Chairman of Revenue Mobilisation Allocation and Fiscal Commission (RMAFC), Aliyu Mohammed, during a recent visit to the state, said as part of efforts to assuage the pains caused by the ruling, about N38b has been paid as special allocation to the state by the Federal Government over a period of 11 years, as compensation for the loss of Bakassi and by extension the wells.

But the state government insists that this amount was grossly inadequate, considering the enormity of the dislocation suffered by the people, and the attendant economic loss to the state.

Chief Press Secretary/ Special Assistant on Media to Governor Ben Ayade, Christian Ita, in an exclusive interview with The Guardian said the state was not satisfied with such a paltry sum.

He said: “We have 12 months in a year, so multiply that by 11 years and divide it by N38b, that is when you will know whether that money was meant to achieve anything or not. By the time you finish the calculation per month, you would know that the amount would have become pittance. It is nothing. We are thinking that we should be compensated in perpetuity; we should be compensated heavily. I know that the governor is even considering taking the Federal Government to court to ask for over N3trillion damages over the loss of Bakassi Peninsular and its oil wells because no laid down procedure in international law was followed in ceding the area.”

Ita, who said the ceding of Bakassi was an issue between two sovereign nations- Nigeria and Cameroon, and Cross River State had no hand at all added, “Even when you look at the Green Tree Agreement, it has nothing to do with Cross River State, so there is no need to beg the issue because I think we are begging the issue. The truth of the matter is that the little element of comfort that the people of Bakassi are enjoying is coming from the state government even after the state suffered what can be described as double jeopardy. After the peoples’ land was ceded without their consent, the state also lost over 70 oil wells as a consequence, and it is the same Cross River State, which now has less money that is being left to cater for the wellbeing of the people.”

He stressed: “Is there no justice in the land anymore?”

Counsel to the Bakassi Strike Force (BSF), a militant group in the area, Ozinko Ozinko, also threatened that the group would sue the ICJ on behalf of the Bakassi people saying, “If care is not taken in this matter, this will be the first matter that we will even be suing the ICJ. They are not sincere. There are lots of interests and politics that come to play at international level. With the new evidence we have, it is clear that the judgment was obtained by fraud. When you obtain judgment by fraud, it is one of the grounds that one can appeal.”
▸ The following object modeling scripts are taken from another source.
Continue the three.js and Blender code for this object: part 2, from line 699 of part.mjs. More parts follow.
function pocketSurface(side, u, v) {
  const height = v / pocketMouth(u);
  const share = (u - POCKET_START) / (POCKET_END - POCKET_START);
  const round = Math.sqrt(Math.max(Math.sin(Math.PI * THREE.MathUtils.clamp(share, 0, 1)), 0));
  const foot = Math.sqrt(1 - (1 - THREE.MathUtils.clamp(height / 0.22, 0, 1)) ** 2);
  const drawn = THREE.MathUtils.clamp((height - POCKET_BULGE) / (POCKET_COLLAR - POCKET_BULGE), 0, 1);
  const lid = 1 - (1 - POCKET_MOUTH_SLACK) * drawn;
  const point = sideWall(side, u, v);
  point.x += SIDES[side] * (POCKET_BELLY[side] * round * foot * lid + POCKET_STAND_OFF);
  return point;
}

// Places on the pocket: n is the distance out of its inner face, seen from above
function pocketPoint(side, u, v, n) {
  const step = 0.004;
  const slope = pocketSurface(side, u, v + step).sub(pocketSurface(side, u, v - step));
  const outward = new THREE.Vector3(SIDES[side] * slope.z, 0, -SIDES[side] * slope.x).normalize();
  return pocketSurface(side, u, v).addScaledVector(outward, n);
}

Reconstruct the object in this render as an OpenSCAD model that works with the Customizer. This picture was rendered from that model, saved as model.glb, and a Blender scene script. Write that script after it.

The counsel added that: “Consent of the direct parties in the matter was not obtained. The direct party in this circumstance is the Bakassi people. In law, we have proper parties, nominal parties, desirable parties and necessary parties. So which of the parties did they give the judgment against? As far as we are concerned, when former President Olusegun Obasanjo went there to sign that document, he was only a nominal party. We are serious about it. If you check the treaty, you will see. We will approach the court of law and we will test our ammunition there.

“The militants have their ammunition, but in the court we have our own ammunition. The fact that the Attorney General of the Federation (AGF) refused to act does not mean that all hopes are lost. All hopes are not lost. Bakassi is still one of the 774 local councils listed inside the First Schedule, Part One of our constitution. It has not been amended, so the treaty cannot come and redefine, or bind our court when it is not yet law by Section 12 of the constitution. And by Section One, the supremacy clause of the constitution says that, this constitution is supreme and its provisions shall have binding force on all persons and authorities throughout the Federal Republic of Nigeria. The constitution is supreme.